Convention-Based Output Mapping

Single entity output (simplest case)

CWL output field names match Hippo entity field names directly. The entity type is declared once in the rule, not the CWL:

# CWL outputs (deseq2.cwl)
outputs:
  uri:               # → DifferentialExpression.uri
    type: File
  n_significant:     # → DifferentialExpression.n_significant
    type: int
  contrast:          # → DifferentialExpression.contrast
    type: string

Rule registration:

{
  "name": "deseq2_contrast",
  "produces": {"entity_type": "DifferentialExpression", "match": {"contrast": "{contrast}"}},
  "requires": [{"ref": "CountsMatrix{id: \"{counts_matrix_id}\"}"}],
  "execute": {"cwl": "https://github.com/mylab/deseq2.cwl"}
}

Multi-entity output via from_output

When a CWL produces multiple entities — even two of the same type — each top-level CWL output is a typed record. The rule declares explicit from_output mappings:

# CWL outputs (deseq2_with_qc.cwl)
outputs:
  deseq2_result:
    type:
      type: record
      fields:
        uri: File
        contrast: string
        n_significant: int

  qc_report:
    type:
      type: record
      fields:
        uri: File
        n_reads_total: int
        pct_mapped: float

Rule registration:

{
  "name": "deseq2_with_qc",
  "produces": [
    {
      "entity_type": "DifferentialExpression",
      "from_output": "deseq2_result",
      "match": {"contrast": "{contrast}", "counts_matrix_id": "{counts_matrix_id}"}
    },
    {
      "entity_type": "QCReport",
      "from_output": "qc_report",
      "match": {"counts_matrix_id": "{counts_matrix_id}"}
    }
  ],
  "execute": {"cwl": "https://..."}
}

Multiple outputs of the same entity type

When a CWL produces two outputs of the same entity type (e.g., two CountsMatrix with different filtering criteria), the name-based convention fails and from_output is required:

"produces": [
  {
    "entity_type": "CountsMatrix",
    "from_output": "counts_unfiltered",
    "match": {"filtering": "none", "cohort_id": "{cohort_id}"}
  },
  {
    "entity_type": "CountsMatrix",
    "from_output": "counts_filtered",
    "match": {"filtering": "low_count_removal", "cohort_id": "{cohort_id}"}
  }
]

The from_output approach is always valid and unambiguous. The name convention is a convenience for the simple single-entity case.

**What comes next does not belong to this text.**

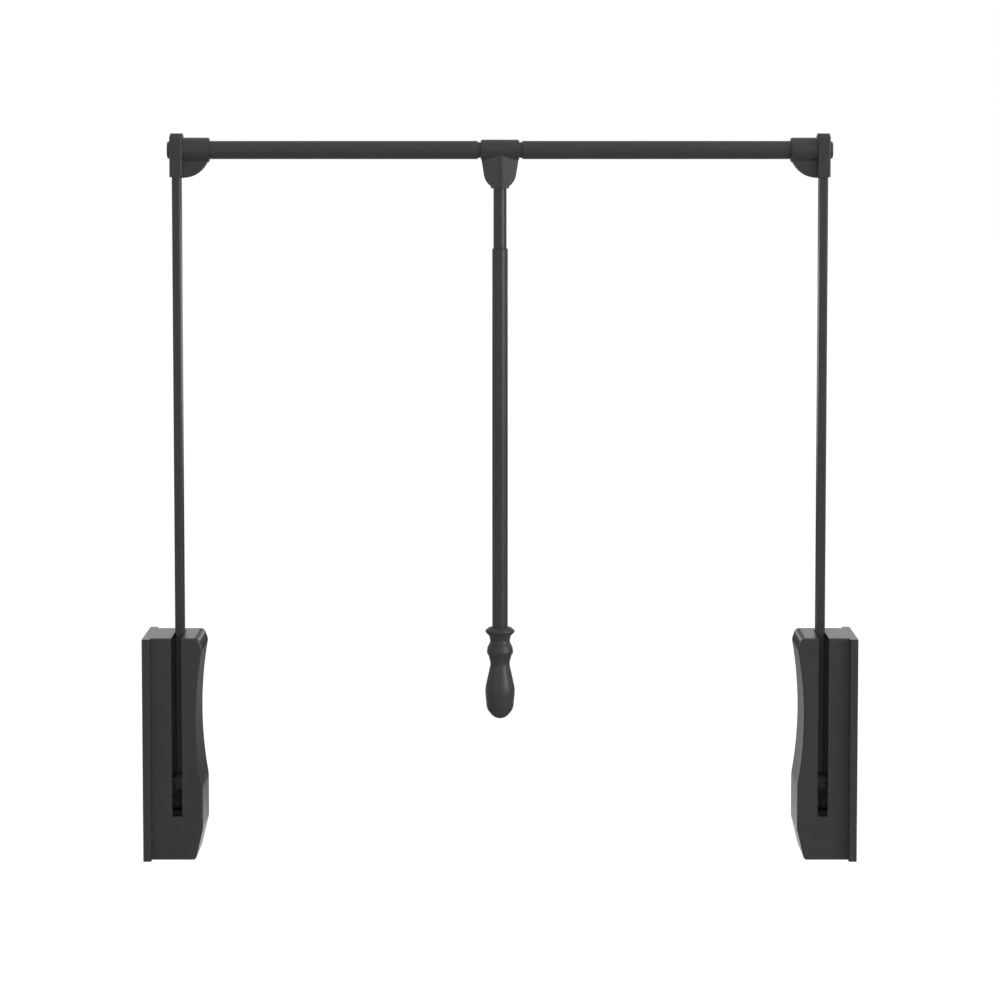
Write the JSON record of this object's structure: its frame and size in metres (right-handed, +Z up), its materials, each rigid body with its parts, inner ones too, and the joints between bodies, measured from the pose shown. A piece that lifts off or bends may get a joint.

Nondeterministic / Array Outputs

CWL supports array-typed outputs — a workflow can produce File[] or record[] when the number of outputs is not known at workflow-authoring time. A clustering algorithm that produces N clusters (N unknown until runtime) is a natural example.

CWL representation:

outputs:
  cluster_files:
    type:
      type: array
      items:
        type: record
        fields:
          uri: File
          cluster_id: string
          n_members: int
          algorithm: string

Canon's ingestion model for array outputs:

{
  "entity_type": "ClusterResult",
  "from_output": "cluster_files",
  "array_mode": "one_per_item",
  "match": {
    "algorithm": "{algorithm}",
    "counts_matrix_id": "{counts_matrix_id}",
    "cluster_id": "{cluster_id}"     from each array item's fields
  }
}

array_mode: "one_per_item" tells Canon to create one Hippo entity per array element, using the per-item record fields for identity. This is a natural fit for clustering: 12 clusters → 12 ClusterResult entities in Hippo, each with their own uri, cluster_id, and n_members.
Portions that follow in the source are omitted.